1. Concerning the Federation’s public apology, Gile asks, “Why did it take them nine months to apologize? They didn’t make the apology until you guys [The Rock River Times] called them.” McNitt said as of July 11, The Rock River Times was the only media outlet to inquire about the incident.

2. About the offer to pay Gile several times the standard rate for reprint rights, Gile said he would not have given the Federation permission to reprint more than 96 percent of the book, let alone alter the artwork and omit the sentences. By changing the artwork and text, Gile said the book’s positive message of “love, disappointment, consequences, forgiveness and renewal changed to crime and punishment.”

“The First Forest is a coffee table quality, cross-over book marketed for adults and children,” Gile said. The Federation’s Your Big Backyard is a magazine for children that claims to be “printed on totally chlorine-free paper, using inks with a high percentage of vegetable oils.” Specifically, the magazine section where Gile’s altered book was reproduced is titled “Read to Me.”

3. Regarding the three advertisement offers, Gile questioned the value of such propositions because he claimed the Federation’s market was similar to the book’s audience.

4. The prospect to purchase and distribute several hundred copies of The First Forest is little solace to Gile, when compared to more than half a million unauthorized copies of the Federation’s version of his book in schools, houses and libraries throughout the United States and Canada.

Like the Federation, Gile, too, hopes to avoid a legal battle.

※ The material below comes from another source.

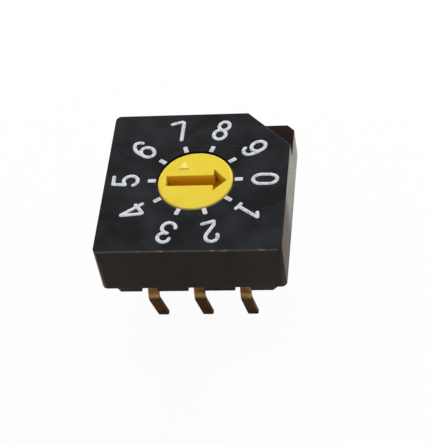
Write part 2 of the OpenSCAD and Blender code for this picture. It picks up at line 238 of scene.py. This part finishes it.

However, Gile said he has contacted California attorney Paul S. Levine about the incident.

Levine describes the Federation’s offer as “woefully inadequate.” Levine added, “We are hopeful we can resolve this short of litigation, but we are prepared for such action, should it be necessary.” When asked if he knew of any other copyright infringements on the part of the Federation, Levine said he wasn’t aware of any but is conducting an investigation.

Heflin was not available for comment.